正如作者们所说, “This means that if the [hypothetically properly trained] classifier is only used to rank examples according to the chance that they belong to [the positives], then the classifier [trained on positive and unlabeled data] can be used directly instead.”
2、PU bagging
一个更加复杂的方法来解决PU问题是采用bagging的变种：
a)、通过将所有正样本和未标记样本进行随机组合来创建训练集。
b)、利用这个“bootstrap”样本来构建分类器，分别将正样本和未标记样本视为positive和negative。
c)、将分类器应用于不在训练集中的未标记样本 - OOB（“out of bag”）- 并记录其分数。
d)、重复上述三个步骤，最后为每个样本的分数为OOB分数的平均值。
描述这种方法的一篇论文是 A bagging SVM to learn from positive and unlabeled examples 。这篇文章的作者说, “the method can match and even outperform the performance of state-of-the-art methods for PU learning, particularly when the number of positive examples is limited and the fraction of negatives among the unlabeled examples is small. The proposed method can also run considerably faster than state-of-the-art methods, particularly when the set of unlabeled examples is large.”
3、Two-step approaches
大部分的PU learning策略属于 “two-step approaches”。最近的一篇介绍这些方法的论文是 An Evaluation of Two-Step Techniques for Positive-Unlabeled Learning in Text Classification 。
以下是这种方法的“两个步骤”：
a)、识别可以百分之百标记为negative的未标记样本子集（上述论文的作者称这些样本为“reliable negatives”。）
b)、使用正负样本来训练标准分类器并将其应用于剩余的未标记样本。
通常，会将第二步的结果返回到第一步并重复上述步骤。正如以上作者所述,“If the [reliable negative] set contains mostly negative documents and is sufficiently large, a learning algorithm… works very well and will be able to build a good classifier. But often a very small set of negative documents identified in step 1… then a learning algorithm iteratively runs till it converges or some stopping criterion is met.”
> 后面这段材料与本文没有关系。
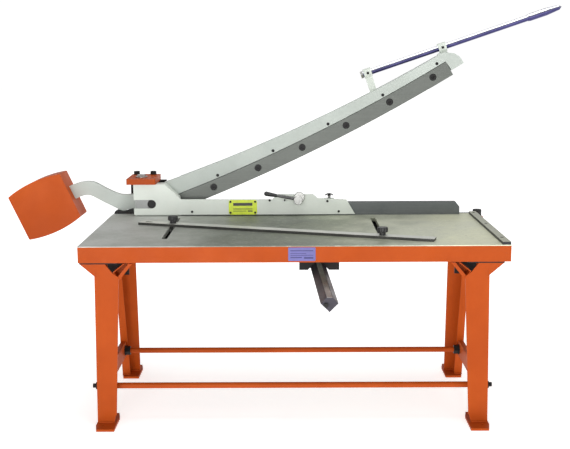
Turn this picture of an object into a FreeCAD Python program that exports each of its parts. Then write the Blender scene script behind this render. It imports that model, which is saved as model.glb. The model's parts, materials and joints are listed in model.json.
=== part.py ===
import FreeCAD, Part
import math
import os

# Hand-lever guillotine shear for sheet metal, on a steel stand.
#
# Everything is laid out from the table: X runs to the operator's right from the middle of
# the table, Y runs back from its front edge and Z runs up from its working surface.
# save() moves each piece to the part's own frame, whose origin is on the floor at the centre
# of the four floor-bolt holes. The cutting arm is drawn raised, against its stop.

# ---------------------------------------------------------------- driving dimensions (mm)
GAP = 0.3               # air between pieces that move past each other
FIT = 0.05              # radial clearance of a shaft in its bore

TABLE_W = 1400.0        # table, left to right
TABLE_D = 650.0         # table, front edge to cutting plane
TABLE_H = 620.0         # working surface above the floor
PLATE_T = 15.0          # table plate
LIP_T = 3.0             # upper part of the plate, which covers the apron's top edge
APRON_H = 55.0          # lower edge of the apron below the working surface
APRON_T = 6.0
FLANGE_D = 60.0         # inward flange of the apron
FLANGE_T = 5.0
SLOT_W = 19.0           # slots that guide the stop bar
SLOT_X = (-435.0, 297.0)
SLOT_FRONT = (125.0, 110.0)
SLOT_REAR = 543.0

BLADE_T = 16.0
LOWER_BLADE_T = 22.0
LOWER_BLADE_H = 58.0
LOWER_BLADE_X0 = -440.0
RAIL_Y0 = 606.0         # rail that carries the lower blade
RAIL_H = 70.0
SCREW_PITCH = 187.0     # screws of both blades
SCREW_R = 8.0
SCREW_HEAD_R = 12.0
BORE_R = 13.5           # counterbore of the blade screws

STAND_X = -8.0          # middle of the stand from the middle of the table
SHEET_T = 5.0           # pressed steel of the legs and rails
PAD_T = 6.0             # plate at the top of each pair of legs
FOOT_T = 8.0
FOOT_IN = 590.0         # foot plate, from the middle of the stand
FOOT_OUT = 657.5
FOOT_CUT = (8.0, 38.0)  # corners taken off it: across, along
FRONT_FOOT_Y = (-26.0, 126.0)
REAR_FOOT_Y = (508.0, 653.0)
FLOOR_HOLE_R = 5.0
FLOOR_HOLE_X = 634.0
FLOOR_HOLE_Y = (12.0, 568.0)
LEG_TOP = -APRON_H - PAD_T
FLOOR = -TABLE_H
FOOT_TOP = FLOOR + FOOT_T
FLARE_Z = -105.0        # where the flared head of the front leg ends
ROD_R = 10.0            # tie rods
ROD_Z = -495.0
FRONT_ROD_Y = 75.0
REAR_ROD_Y = 470.0
SIDE_RAIL_Z = (-523.0, -466.0)
SIDE_RAIL_X = (632.0, 650.0)
LIP_BACK = 88.5         # behind the front leg, where the side rail starts

BUFFER_TOP = 6.2        # rubber buffer under the closed arm
FENCE_T = 9.0           # side fence at the right edge of the table
FENCE_SCREW_X = 686.5
FENCE_SCREW_Y = (85.0, 350.0, 590.0)

PIVOT_X = -541.0        # pivot of the cutting arm
PIVOT_Z = 45.8
PIVOT_R = 16.4
BUSH_T = 4.0
HUB_R = 34.0

HEAD_Y0 = 592.0         # front plate of the head
HEAD_T = 12.0
HEAD_Y1 = HEAD_Y0 + HEAD_T
HEAD_X0 = -609.0
HEAD_Z0 = 4.5           # sheet passes under the plate
HEAD_TOP = 121.5
BACK_PLATE_Y = (724.0, 746.0)
CAP_X = (-634.5, -524.0)
CAP_Y = (585.0, 750.0)
CAP_T = 21.5
CAP_BOLT_X = (-616.0, -551.0)
CAP_WASHER_T = 5.0
PLATE_SCREW_R = 4.4     # heads of the front plate's screws
CORNER_X = (-698.0, -600.0)

CLAMP_X = (-430.0, 635.0)
CLAMP_Y = (HEAD_Y1 + GAP, 634.0)
CLAMP_Z = (0.5, 48.4)
LEVER_X = 21.3          # axis of the hold-down lever
LEVER_Z = 63.2
LEVER_TILT = 10.6       # lever above horizontal, degrees
LEVER_Y = 577.0
CAM_R = 12.1
CAM_OFFSET = 3.0
CAM_ANGLE = 230.0       # direction of the cam's offset from +X, clamped, degrees
LIFT_X = 137.0          # wing nut that holds the clamp bar up
LIFT_Y = 619.0

STOP_L = 1080.0         # stop bar on the table
STOP_W = 45.0
STOP_T = 9.0
STOP_ANGLE = -18.7      # degrees from X
STOP_CORNER = (-565.0, 400.0)

BLADE_R = 6557.0        # radius of the upper blade's back edge
BLADE_CENTRE = (-2805.0, 6193.0)
BLADE_SPAN = (20.52, 31.05)     # degrees about that centre, from straight down
BLADE_W = 56.0
BLADE_Y0 = TABLE_D + GAP
BLADE_Y1 = BLADE_Y0 + BLADE_T
WEB_T = 12.0            # arm's main plate, behind the blade
WEB_Y1 = BLADE_Y1 + WEB_T
RIB_Y1 = WEB_Y1 + 21.0
NECK_Y = (668.0, 692.0)

HANDLE_R = 11.0
HANDLE_ANGLE = 18.5     # handle above horizontal, degrees
HANDLE_Y = 680.0
HANDLE_START = (261.6, 527.3)
HANDLE_L = 792.0
GRIP_FROM = 658.5       # start of the grip along the handle

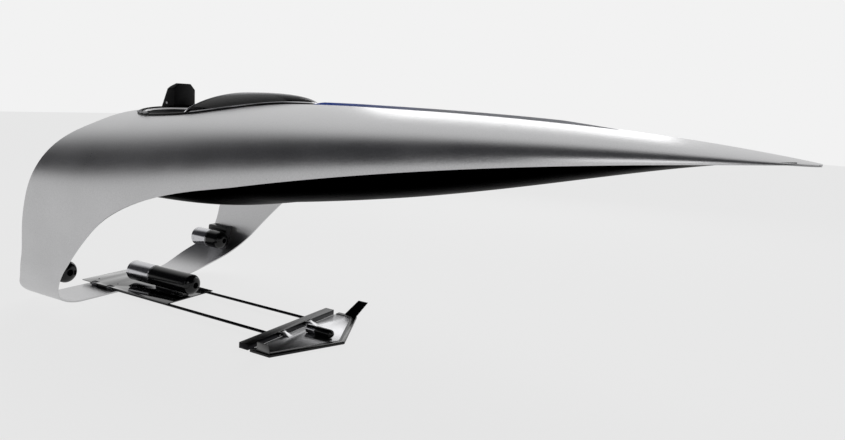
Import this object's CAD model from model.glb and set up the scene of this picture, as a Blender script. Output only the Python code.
"""One-seat electric water craft: finishes and fine shapes round its CAD frame, in metres."""
import math

import bmesh
import bpy
import numpy as np
from mathutils import Matrix, Vector


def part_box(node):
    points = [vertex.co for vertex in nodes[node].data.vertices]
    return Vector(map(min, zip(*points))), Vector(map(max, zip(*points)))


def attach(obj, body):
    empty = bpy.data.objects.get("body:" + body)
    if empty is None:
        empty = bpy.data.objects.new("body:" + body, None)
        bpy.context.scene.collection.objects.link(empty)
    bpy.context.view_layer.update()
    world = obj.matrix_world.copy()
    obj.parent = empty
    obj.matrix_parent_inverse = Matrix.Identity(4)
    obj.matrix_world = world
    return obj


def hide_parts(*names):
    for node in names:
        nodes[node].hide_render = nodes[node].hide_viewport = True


# The frame: every CAD node in its place, on the body that carries it.
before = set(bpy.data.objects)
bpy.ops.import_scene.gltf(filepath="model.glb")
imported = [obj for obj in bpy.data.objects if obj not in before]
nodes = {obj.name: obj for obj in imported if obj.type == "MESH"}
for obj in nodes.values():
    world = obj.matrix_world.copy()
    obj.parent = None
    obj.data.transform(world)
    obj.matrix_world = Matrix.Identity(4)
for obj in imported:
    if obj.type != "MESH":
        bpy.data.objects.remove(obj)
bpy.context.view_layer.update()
scene = bpy.context.scene
scene.view_settings.view_transform = "Standard"


# Studio. A pale floor and a pale wall, with two soft boxes. Above the floor, the half on the
# near side is unlit: it shows as a dark band along the shoulders, between pale deck and sides.
FLOOR_SIZE = 60.0
WALL_WHITE = "#f2f2f2"
UNLIT_GREY = "#39393c"
NEAR_SIDE = (0.3, -0.95, 0.0)
WALL_TOP = (0.04, 0.22)
NEAR_FADE = (-0.5, 0.0)
FLOOR_GLOW = 0.85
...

一个相似的方法在博客Introduction to Pseudo-Labelling : A Semi-Supervised learning technique中给出，但是它具体不是针对PU问题来设计的。
4、Positive unlabeled random forest
这里值得一提的关于PU learning的最新一个发展是文献 Towards Positive Unlabeled Learning for Parallel Data Mining: A Random Forest Framework 中提出的一种算法。
根据作者所述，“The proposed framework, termed PURF (Positive Unlabeled Random Forest), is able to learn from positive and unlabeled instances and achieve comparable classification performance with RF trained by fully labeled data through parallel computing according to experiments on both synthetic and real-world UCI datasets… This framework combines PU learning techniques including widely used PU information gain (PURF-IG) and newly developed PU Gini index (PURF-GI) with an extendable parallel computing algorithm (i.e. RF).”
更重要地是，作者提到他们已经“implemented PURF with Python based on the scikit-learn package,” 因此，如果代码能够开源的话，这将会是一个令人期待的工具。